As to the defendant Wachovia Bank and Trust Co., trustee under the wills of former directors now deceased, an additional reason is assigned for dismissal as to it for that the complaint fails to state a cause of action as to it; that plaintiff seeks to recover of it unliquidated damages for an alleged wrong committed by the several testators. The court is convinced that this motion should be granted. At common law, plaintiff’s cause of action against the directors would have abated. But North Carolina section 159 provides:

“Action survives to and against representative. — Upon the death of any person, all demands whatsoever, and right to prosecute or defend any action or special proceeding, existing in favor of or against such person, except as hereinafter provided, shall survive to and against the executor, administrator or collector of his estate.”

This statute does not revive the action against a distributee, but against the personal representative. Section 150 gives him two years to malee a final settlement but he may be sued within ten years thereafter. Edwards v. Lemmond, 136 N.C. 329, 48 S.E. 737, cited with approval in Pierce v. Faison, 183 N.C. 177, 110 S.E. 857. Our Circuit Court in Stewart v. Wall, 4 Cir., 87 F.2d 598, 601, held that the personal representative only could maintain an action to recover for the estate and said “relief from the common law is only effected through the enabling statutes of North Carolina.”

In Suskin v. Trust Co., 214 N.C. 347, 199 S.E. 276, 278, in which the trustee was sued without service on the personal representative the action was dismissed on demurrer and the judgment affirmed on appeal. It is stated in that case: “The cause of action survives, if it survives at all, in favor of or against the personal (representative.”

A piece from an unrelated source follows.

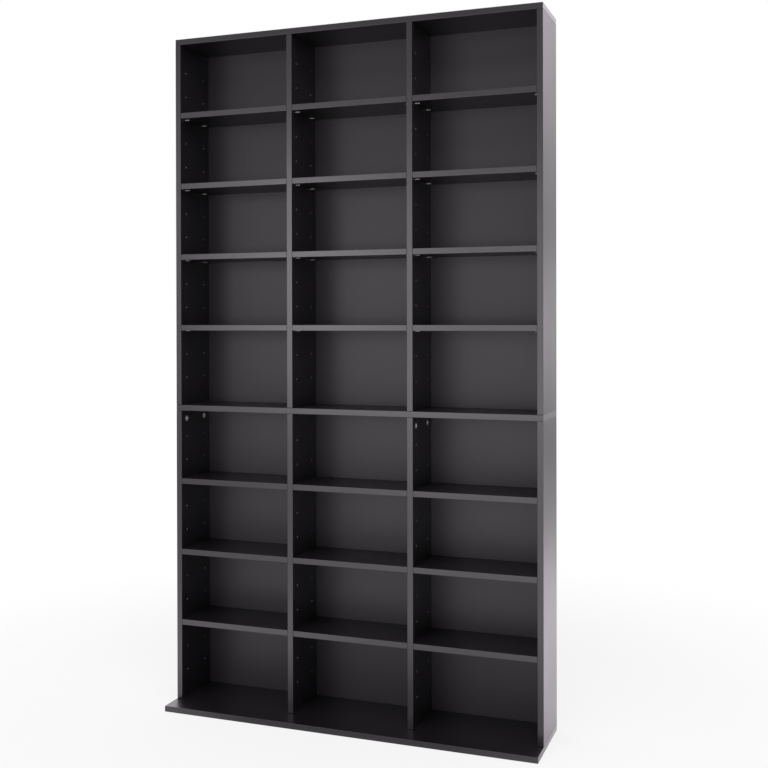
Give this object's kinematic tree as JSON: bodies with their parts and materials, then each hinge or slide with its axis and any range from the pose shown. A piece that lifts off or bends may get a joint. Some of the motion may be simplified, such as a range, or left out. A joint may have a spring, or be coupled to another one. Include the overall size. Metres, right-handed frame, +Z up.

The instant case is, like the case above, for unliquidated damages and is not now debt within the meaning of N.C.Code, section 59. This is the distinguishing feature between the Suskin case and Moffitt v. Davis, 205 N.C. 565, 172 S.E. 317, upon which plaintiff relies. In the latter case the point was not raised but assuming that if the point had been presented and the same result prevailed, the debt, as distinguished from an unliquidated claim, pasted for which the statute imposed a liability against the distributee. The cases not necessarily conflict. The Suskin case, however, is applicable to the instant case.